Write out the complete material exactly as it stands.

» **RECORDED DATA**:

::::

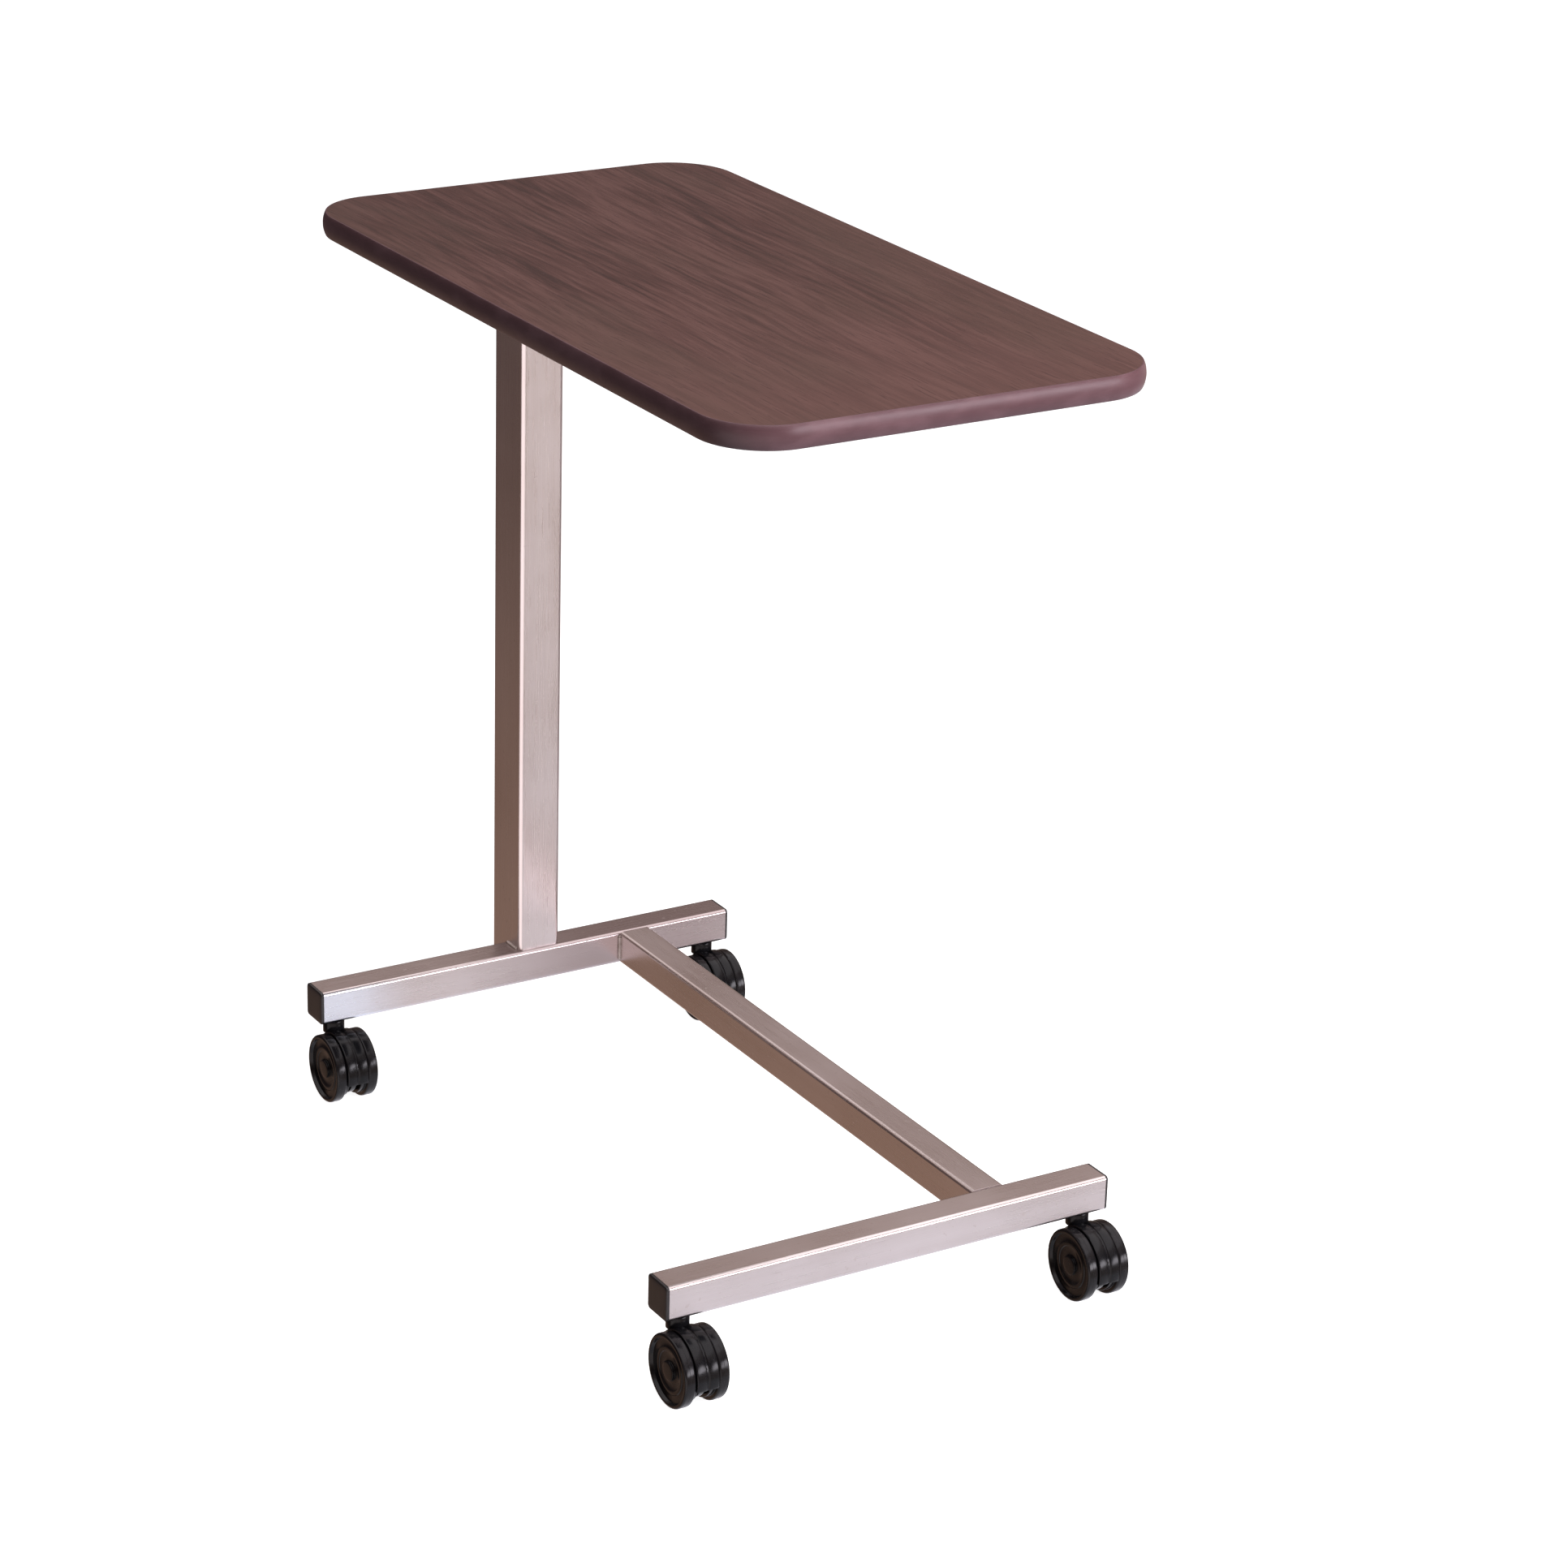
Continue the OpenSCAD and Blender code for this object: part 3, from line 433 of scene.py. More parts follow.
def piece(name, mesh, finish, slot, body, *stands_for, crease=SOFT_CREASE):
    """Makes the object, smooth where its faces meet at less than crease degrees."""
    bmesh.ops.remove_doubles(mesh, verts=mesh.verts, dist=SAME_POINT)
    bmesh.ops.dissolve_degenerate(mesh, edges=mesh.edges, dist=NO_LENGTH)
    bmesh.ops.recalc_face_normals(mesh, faces=mesh.faces)
    data = bpy.data.meshes.new(name)
    mesh.to_mesh(data)
    mesh.free()
    data.shade_smooth()
    data.set_sharp_from_angle(angle=math.radians(crease))
    data.materials.append(finish.material)
    made = bpy.data.objects.new(name, data)
    bpy.context.scene.collection.objects.link(made)
    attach(made, body)
    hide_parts(*stands_for)


def bead(mesh, start, end, across, outward):
    """A weld from start to end, filling the corner between the directions across and outward."""
    length = (end - start).length
    steps = max(FEWEST_STEPS, round(length / BEAD_PUDDLE * PUDDLE_STEPS))
    rings = []
    for i in range(steps + 1):
        t = i / steps
        puddle = (t * length / BEAD_PUDDLE) % 1.0
        swell = BEAD_VALLEY + BEAD_SWELL * math.sin(math.pi * puddle) ** BEAD_ROUNDNESS
        taper = min(1.0, BEAD_TIP + BEAD_FILLING * min(t, 1 - t))
        size = BEAD_SIZE * swell * taper
        corner = start + (end - start) * t
        arc = [0.5 * math.pi * k / (BEAD_ARC - 1) for k in range(BEAD_ARC)]
        ring = [corner + size * (math.cos(a) * across + math.sin(a) * outward) for a in arc]
        rings.append([corner] + ring)
    skin(mesh, rings)


def weld_finish():
    """Plated weld metal: brown where it ran hottest, and gritty."""
    finish = Finish("weld_bead", metallic=1.0)
    burn = finish.cloudy(BURNT_PATCHES, detail=3)
    grit = finish.cloudy(BEAD_GRIT, detail=2)
    finish.put(
        base_color=finish.ramp(burn, (0.3, BEAD_BURNT), (0.6, BEAD_CLEAN)),
        roughness=0.40 + 0.2 * grit,
    )
    return finish.raised(grit, GRIT_DEPTH, 0.4)


TUBE_CORNER = 3.2 * MM
MAST_CORNER = 4.5 * MM
X, Y, Z = Vector((1, 0, 0)), Vector((0, 1, 0)), Vector((0, 0, 1))

weld = weld_finish()
rear_low, rear_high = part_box("rear_crossbar")
front_low, front_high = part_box("front_crossbar")
mast_low, mast_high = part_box("outer_mast")
bead_low, bead_high = rear_low.z + TUBE_CORNER, rear_high.z - TUBE_CORNER

beads = bmesh.new()
for x, away in ((rear_high.x, X), (front_low.x, -X)):
    for y, side in ((spine_low.y, -Y), (spine_high.y, Y)):
        bead(beads, Vector((x, y, bead_low)), Vector((x, y, bead_high)), side, away)
foot_start = rear_low.x + TUBE_CORNER
foot_end = mast_high.x - MAST_CORNER
for y, side in ((mast_low.y, -Y), (mast_high.y, Y)):
    bead(beads, Vector((rear_low.x, y, bead_low)), Vector((rear_low.x, y, bead_high)), side, -X)
    bead(beads, Vector((foot_start, y, rear_high.z)), Vector((foot_end, y, rear_high.z)), side, Z)
piece(
    "base_weld_beads", beads, weld, "weld_steel", "base", "base_welds",
    crease=BEAD_CREASE,
)

# ------------------------------------------------------------------ end caps
# One moulded plug for each crossbar end, black and satin, pressed into the tube. Its face
# stands a little proud of the tube's end, with a soft rim and a slightly crowned middle.

CAP_BLACK = (0.012, 0.011, 0.012)
CAP_GRAIN = 2600
CAP_WALL_GAP = 1.9 * MM
CORNER_POINTS = 7
HAND_MARKS = 45
DUST = 420
DUST_EDGE = (0.62, 0.8)
DUST_TIMES, DUST_LIFT = 3.5, 0.012
MOULD_GRAIN_DEPTH = 0.00005


def outline(half_a, half_b, corner):
    """The points of a rectangle with round corners, as pairs, anticlockwise."""
    points = []
    for quarter, (a, b) in enumerate(((1, 1), (-1, 1), (-1, -1), (1, -1))):
        for i in range(CORNER_POINTS + 1):
            turn = 0.5 * math.pi * (quarter + i / CORNER_POINTS)
            points.append((
                a * (half_a - corner) + corner * math.cos(turn),
                b * (half_b - corner) + corner * math.sin(turn),
            ))
    return points


def laid(points, origin, first, second):
    """Flat pairs as points in space, one number along each of the two directions."""
    return [origin + a * first + b * second for a, b in points]


def moulded_black(name, colour, low_rough, high_rough, grain):
    """Moulded black plastic with a fine spark-eroded grain, hand marks and a little dust."""
    finish = Finish(name, specular_ior_level=0.5)
    fine = finish.cloudy(grain, detail=2)
    handled = finish.cloudy(HAND_MARKS, detail=4)
    dust = finish.cloudy(DUST, detail=2).between(*DUST_EDGE)
    dusty = tuple(c * DUST_TIMES + DUST_LIFT for c in colour)
    finish.put(
        base_color=finish.blend(dust * 0.35 + handled * 0.12, colour, dusty),
        roughness=low_rough + handled * (high_rough - low_rough) + dust * 0.1,
    )
    return finish.raised(fine, MOULD_GRAIN_DEPTH, 0.35)


cap_plastic = moulded_black("end_cap_plastic", CAP_BLACK, 0.30, 0.48, CAP_GRAIN)
bars = (("rear", rear_low, rear_high), ("front", front_low, front_high))

for x_name, bar_low, bar_high in bars:
    for y_name, side in (("left", 1), ("right", -1)):
        node = f"end_cap_{x_name}_{y_name}"
        low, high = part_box(node)
        middle = (low + high) / 2
        half = (high.z - low.z) / 2
        tube_end = bar_high.y if side > 0 else bar_low.y
        proud = (high.y - tube_end) if side > 0 else (tube_end - low.y)
        plug_end = low.y if side > 0 else high.y
        plug_half = half - CAP_WALL_GAP
        # each row: how far out from the tube's end, how far in from its sides, corner radius
        rows = (
            (side * (plug_end - tube_end), half - plug_half + 0.6 * MM, 1.2 * MM),
            (side * (plug_end - tube_end) + 0.8 * MM, half - plug_half, 1.4 * MM),
            (-0.05 * MM, half - plug_half, 1.4 * MM),
            (0.0, 0.35 * MM, TUBE_CORNER),
            (0.25 * MM, 0.05 * MM, TUBE_CORNER),
            (proud * 0.52, 0.0, TUBE_CORNER),
            (proud * 0.74, 0.25 * MM, TUBE_CORNER),
            (proud * 0.90, 0.95 * MM, TUBE_CORNER),
            (proud * 0.96, 2.2 * MM, 2.6 * MM),
            (proud * 0.99, 5.5 * MM, 1.6 * MM),
            (proud, 10.0 * MM, 0.8 * MM),
        )
        cap = bmesh.new()
        skin(cap, [
            laid(
                outline(half - inset, half - inset, corner),
                Vector((middle.x, tube_end + side * out, middle.z)), X, Z,
            )
            for out, inset, corner in rows
        ])
        piece(f"end_plug_{x_name}_{y_name}", cap, cap_plastic, "black_plastic", "base", node)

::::

» **ANSWER TO THE EXERCISE**:
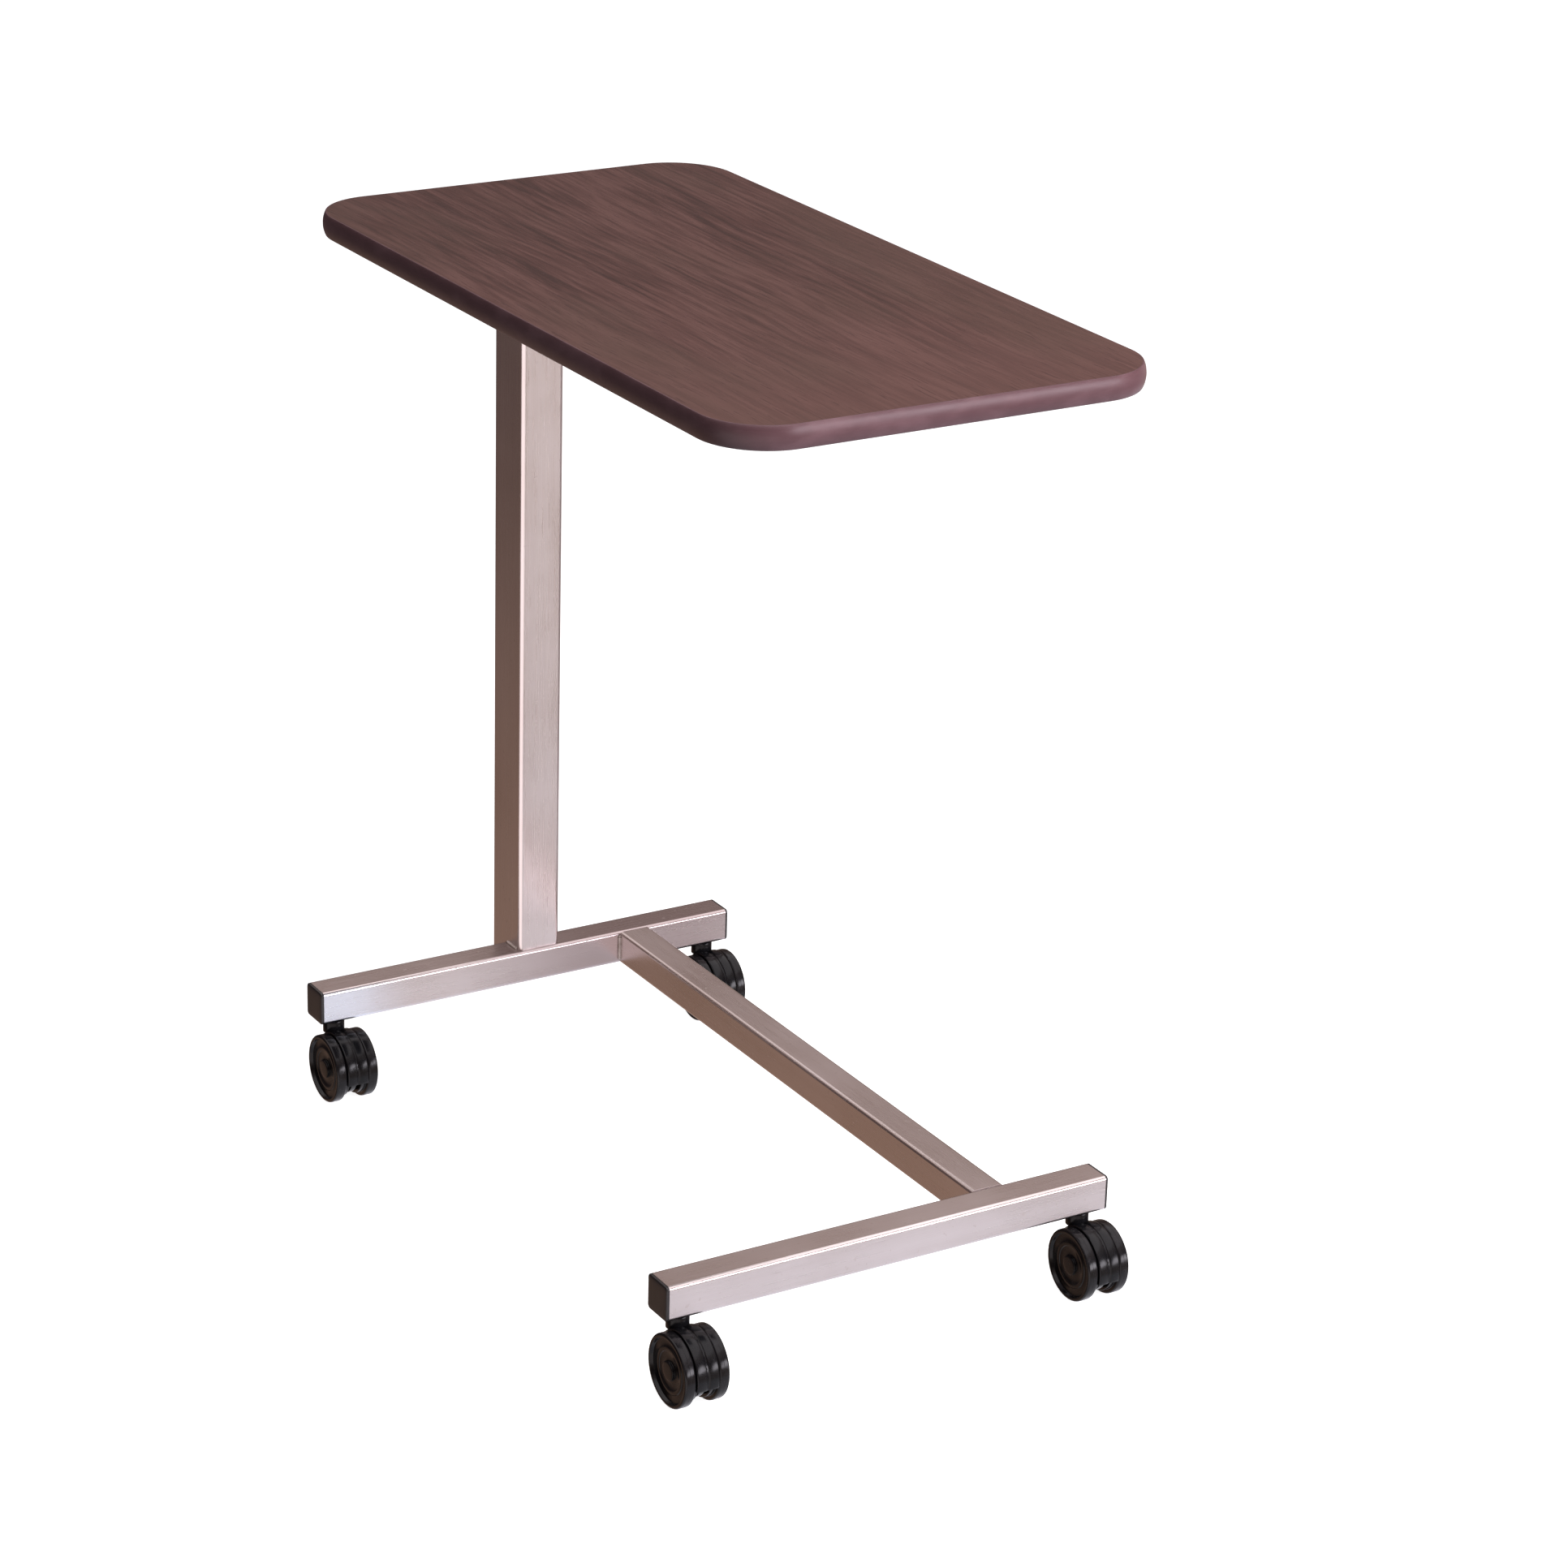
Continue the OpenSCAD and Blender code for this object: part 3, from line 433 of scene.py. More parts follow.
def piece(name, mesh, finish, slot, body, *stands_for, crease=SOFT_CREASE):
    """Makes the object, smooth where its faces meet at less than crease degrees."""
    bmesh.ops.remove_doubles(mesh, verts=mesh.verts, dist=SAME_POINT)
    bmesh.ops.dissolve_degenerate(mesh, edges=mesh.edges, dist=NO_LENGTH)
    bmesh.ops.recalc_face_normals(mesh, faces=mesh.faces)
    data = bpy.data.meshes.new(name)
    mesh.to_mesh(data)
    mesh.free()
    data.shade_smooth()
    data.set_sharp_from_angle(angle=math.radians(crease))
    data.materials.append(finish.material)
    made = bpy.data.objects.new(name, data)
    bpy.context.scene.collection.objects.link(made)
    attach(made, body)
    hide_parts(*stands_for)


def bead(mesh, start, end, across, outward):
    """A weld from start to end, filling the corner between the directions across and outward."""
    length = (end - start).length
    steps = max(FEWEST_STEPS, round(length / BEAD_PUDDLE * PUDDLE_STEPS))
    rings = []
    for i in range(steps + 1):
        t = i / steps
        puddle = (t * length / BEAD_PUDDLE) % 1.0
        swell = BEAD_VALLEY + BEAD_SWELL * math.sin(math.pi * puddle) ** BEAD_ROUNDNESS
        taper = min(1.0, BEAD_TIP + BEAD_FILLING * min(t, 1 - t))
        size = BEAD_SIZE * swell * taper
        corner = start + (end - start) * t
        arc = [0.5 * math.pi * k / (BEAD_ARC - 1) for k in range(BEAD_ARC)]
        ring = [corner + size * (math.cos(a) * across + math.sin(a) * outward) for a in arc]
        rings.append([corner] + ring)
    skin(mesh, rings)


def weld_finish():
    """Plated weld metal: brown where it ran hottest, and gritty."""
    finish = Finish("weld_bead", metallic=1.0)
    burn = finish.cloudy(BURNT_PATCHES, detail=3)
    grit = finish.cloudy(BEAD_GRIT, detail=2)
    finish.put(
        base_color=finish.ramp(burn, (0.3, BEAD_BURNT), (0.6, BEAD_CLEAN)),
        roughness=0.40 + 0.2 * grit,
    )
    return finish.raised(grit, GRIT_DEPTH, 0.4)


TUBE_CORNER = 3.2 * MM
MAST_CORNER = 4.5 * MM
X, Y, Z = Vector((1, 0, 0)), Vector((0, 1, 0)), Vector((0, 0, 1))

weld = weld_finish()
rear_low, rear_high = part_box("rear_crossbar")
front_low, front_high = part_box("front_crossbar")
mast_low, mast_high = part_box("outer_mast")
bead_low, bead_high = rear_low.z + TUBE_CORNER, rear_high.z - TUBE_CORNER

beads = bmesh.new()
for x, away in ((rear_high.x, X), (front_low.x, -X)):
    for y, side in ((spine_low.y, -Y), (spine_high.y, Y)):
        bead(beads, Vector((x, y, bead_low)), Vector((x, y, bead_high)), side, away)
foot_start = rear_low.x + TUBE_CORNER
foot_end = mast_high.x - MAST_CORNER
for y, side in ((mast_low.y, -Y), (mast_high.y, Y)):
    bead(beads, Vector((rear_low.x, y, bead_low)), Vector((rear_low.x, y, bead_high)), side, -X)
    bead(beads, Vector((foot_start, y, rear_high.z)), Vector((foot_end, y, rear_high.z)), side, Z)
piece(
    "base_weld_beads", beads, weld, "weld_steel", "base", "base_welds",
    crease=BEAD_CREASE,
)

# ------------------------------------------------------------------ end caps
# One moulded plug for each crossbar end, black and satin, pressed into the tube. Its face
# stands a little proud of the tube's end, with a soft rim and a slightly crowned middle.

CAP_BLACK = (0.012, 0.011, 0.012)
CAP_GRAIN = 2600
CAP_WALL_GAP = 1.9 * MM
CORNER_POINTS = 7
HAND_MARKS = 45
DUST = 420
DUST_EDGE = (0.62, 0.8)
DUST_TIMES, DUST_LIFT = 3.5, 0.012
MOULD_GRAIN_DEPTH = 0.00005


def outline(half_a, half_b, corner):
    """The points of a rectangle with round corners, as pairs, anticlockwise."""
    points = []
    for quarter, (a, b) in enumerate(((1, 1), (-1, 1), (-1, -1), (1, -1))):
        for i in range(CORNER_POINTS + 1):
            turn = 0.5 * math.pi * (quarter + i / CORNER_POINTS)
            points.append((
                a * (half_a - corner) + corner * math.cos(turn),
                b * (half_b - corner) + corner * math.sin(turn),
            ))
    return points


def laid(points, origin, first, second):
    """Flat pairs as points in space, one number along each of the two directions."""
    return [origin + a * first + b * second for a, b in points]


def moulded_black(name, colour, low_rough, high_rough, grain):
    """Moulded black plastic with a fine spark-eroded grain, hand marks and a little dust."""
    finish = Finish(name, specular_ior_level=0.5)
    fine = finish.cloudy(grain, detail=2)
    handled = finish.cloudy(HAND_MARKS, detail=4)
    dust = finish.cloudy(DUST, detail=2).between(*DUST_EDGE)
    dusty = tuple(c * DUST_TIMES + DUST_LIFT for c in colour)
    finish.put(
        base_color=finish.blend(dust * 0.35 + handled * 0.12, colour, dusty),
        roughness=low_rough + handled * (high_rough - low_rough) + dust * 0.1,
    )
    return finish.raised(fine, MOULD_GRAIN_DEPTH, 0.35)


cap_plastic = moulded_black("end_cap_plastic", CAP_BLACK, 0.30, 0.48, CAP_GRAIN)
bars = (("rear", rear_low, rear_high), ("front", front_low, front_high))

for x_name, bar_low, bar_high in bars:
    for y_name, side in (("left", 1), ("right", -1)):
        node = f"end_cap_{x_name}_{y_name}"
        low, high = part_box(node)
        middle = (low + high) / 2
        half = (high.z - low.z) / 2
        tube_end = bar_high.y if side > 0 else bar_low.y
        proud = (high.y - tube_end) if side > 0 else (tube_end - low.y)
        plug_end = low.y if side > 0 else high.y
        plug_half = half - CAP_WALL_GAP
        # each row: how far out from the tube's end, how far in from its sides, corner radius
        rows = (
            (side * (plug_end - tube_end), half - plug_half + 0.6 * MM, 1.2 * MM),
            (side * (plug_end - tube_end) + 0.8 * MM, half - plug_half, 1.4 * MM),
            (-0.05 * MM, half - plug_half, 1.4 * MM),
            (0.0, 0.35 * MM, TUBE_CORNER),
            (0.25 * MM, 0.05 * MM, TUBE_CORNER),
            (proud * 0.52, 0.0, TUBE_CORNER),
            (proud * 0.74, 0.25 * MM, TUBE_CORNER),
            (proud * 0.90, 0.95 * MM, TUBE_CORNER),
            (proud * 0.96, 2.2 * MM, 2.6 * MM),
            (proud * 0.99, 5.5 * MM, 1.6 * MM),
            (proud, 10.0 * MM, 0.8 * MM),
        )
        cap = bmesh.new()
        skin(cap, [
            laid(
                outline(half - inset, half - inset, corner),
                Vector((middle.x, tube_end + side * out, middle.z)), X, Z,
            )
            for out, inset, corner in rows
        ])
        piece(f"end_plug_{x_name}_{y_name}", cap, cap_plastic, "black_plastic", "base", node)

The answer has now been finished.